I remember it like it was yesterday. I’m around 5 years old and I’m playing on the front lawn of our house in rural Idaho. I’m wearing nothing but tighty-whities, probably imagining I’m Tarzan or some other muscle-bound hero. Suddenly, my mom bursts out of the front door in a state of high excitement and tells me to get in the car.
I assume we’re going to town, so I beg her to let me put some clothes on first. She refuses. I’m traumatized at this point, bawling, with visions of skulking down Main Street half naked dancing before my eyes.
Thankfully, we pass the turnoff to town. We head for the farm instead, where my dad is chugging along on our tractor. My mom skids to a halt on a dirt road, then jumps out of the car all wild, waving her arms to grab his attention. She succeeds. He kills the engine, dismounts and walks toward us.
“You got the job! You got the job!” my mom yells. They both seem very happy about it. By now I’ve stopped crying, because a) I’m pretty sure my fears about town were unfounded, and b) I’m preoccupied with a single burning question: What in the hell is a job?
Why My Dad’s My Small Business Hero
Our farm wasn’t one of those two-acre pleasure gardens where you stroll to and fro in gloves and a sun hat pretending to rough it. It was the real deal, with fields to be irrigated and cows to be milked and corn and hay to be harvested. It involved a ton of labor, as small businesses tend to do.
In spite of that, my dad took on additional gigs to support us. He manned a swing shift at a dairy—4 p.m. to midnight, Tuesday through Saturday—from the day my mom took me on that trip in my underwear until the day I left for college fully clothed. He obtained a car dealer’s license, and through a combination of cunning and creativity complied with every regulation necessary to start another small business selling vehicles on a makeshift lot near our barn.
But it didn’t stop there. His scrappiness knew no bounds. Besides working the farm, the dairy and the dealership, he studied for and passed a series of excruciating tests qualifying him to use chemicals on invasive weeds clogging local ditches too gnarly for machines to clear out.

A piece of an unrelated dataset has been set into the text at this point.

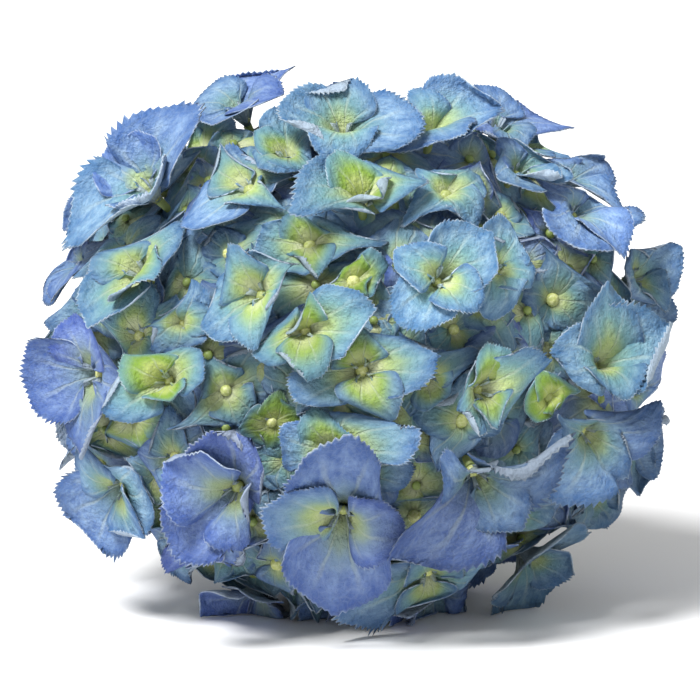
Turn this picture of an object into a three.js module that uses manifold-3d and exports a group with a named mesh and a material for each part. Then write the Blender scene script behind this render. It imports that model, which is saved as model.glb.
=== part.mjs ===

He taught me, in other words, the definition of a job. He showed me what it means to hustle and sweat, burn the midnight oil, and rise before dawn to run the whole race over again. When I abandoned college to establish a sign company, he was one of just two people to encourage me to do it. When I couldn’t find financing, he and my incredible mom lent me $15,000 of their hard-earned cash to buy a boom truck. Their generosity laid the groundwork for my success and set me on a path of entrepreneurship that led to the foundation of Nav.
To all you business-owning dads out there, Happy Father’s Day. We need you to keep fighting the good fight. We understand and appreciate your sacrifice, and we’ll always have your backs.
This article was originally written on June 17, 2018.
Great article that speaks truth to the embodiment of rugged individualism.
This is an awesome article! Hope for the entrepreneur!